One regular performer was a young American who played a 'Martin' jumbo guitar, he played with a single plectrum rather than the 'finger picking' style current and he sang a lot of American folk, giving a very good rendition of 'Talking Guitar Blues' and a very poignant performance of 'Cocaine, all around my brain'. He talked a lot about what his old granma would say. (I just can't remember his name.) I came across him several years later at a club in Hampton.
The Richmond club eventually folded and was taken up by 'The Open Folk and Blues Club' at 'The Crown' in Twickenham, my membership number being 312. Most of the singers from Richmond Club also appeared at 'The Crown'. I remember a joung man called 'John' who often played a bit of classical music, especially his favourite piece 'Romance', I don't know his surname but I like to think it may be 'Williams', I know John Williams did play a lot of folk music.

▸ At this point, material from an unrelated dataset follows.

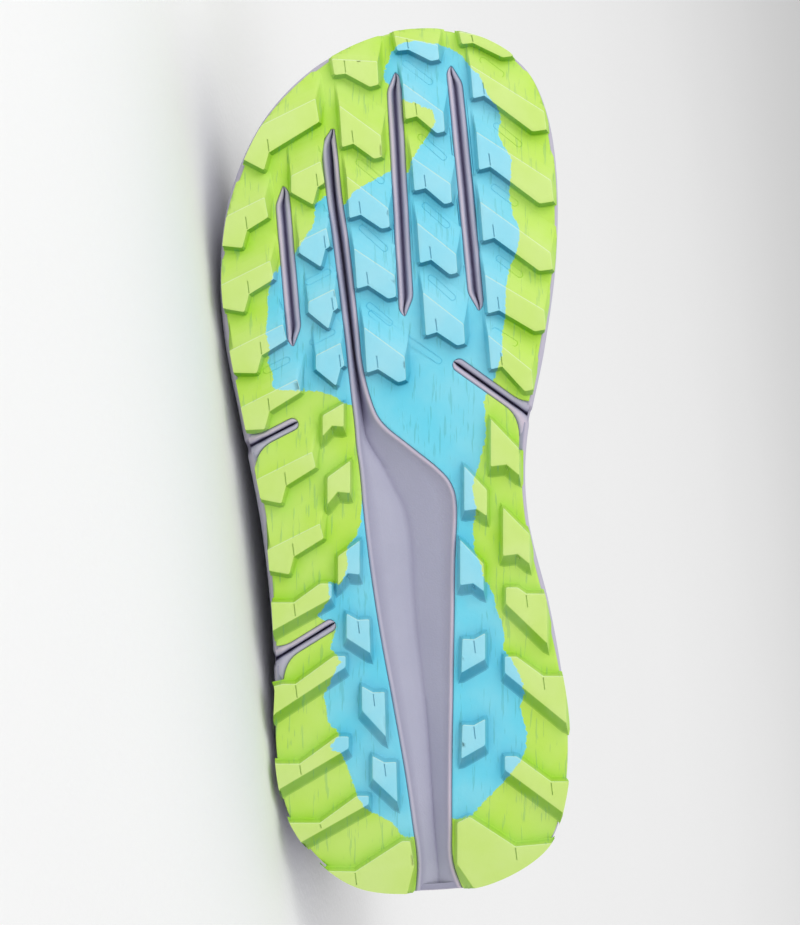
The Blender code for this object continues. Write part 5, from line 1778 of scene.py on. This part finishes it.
def toe_rubber():
    graph = Graph("toe_rubber", 0.5, Specular_IOR_Level=0.4)
    shoe = graph.attribute("shoe")[1]
    cloud = graph.noise(shoe, 80, 3.0)
    colour = graph.mix(cloud, srgb(176, 220, 52), srgb(204, 238, 110))
    scuff = graph.step(graph.noise(graph.mapped(shoe, (300, 60, 300)), 1.0, 4.0), 0.60, 0.72)
    colour = graph.mix(graph.math("MULTIPLY", scuff, 0.22), colour, srgb(120, 150, 60))
    graph.bump(graph.cells(shoe, 1800), 0.00005)
    return graph.set(Base_Color=colour)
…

Also in the Kingston area were other clubs, particularly one run by Julie Felix, I went a few times. Outside the area I went several times to Cecil Sharpe House to hear a few concerts, but I can't remember who was performing (it was probably the McPeakes or A L 'Bert' Lloyd). Also I went several times to the 'Singers Club' in Greys Inn Road which was run by Ewan McColl and Peggy Seeger. Ewan was known as the 'Godfather' of British Folk music. Many think this mantle has now been taken up by Martin Carthy: since Martin married into the Waterson family they are considered the royalty of English folk. On one visit to the Singers Club I bumped into an old school friend from Chiswick Grammar, Barry Thomas, who it turned out was playing backing guitar for Peggy.
After this I found the folk scene was changing, being taken over by groups who were more Pop than Folk, still good but I had not adjusted to the change. I am glad to say that the modern scene seems to cater for everybody, but I only get to hear it on the radio or television.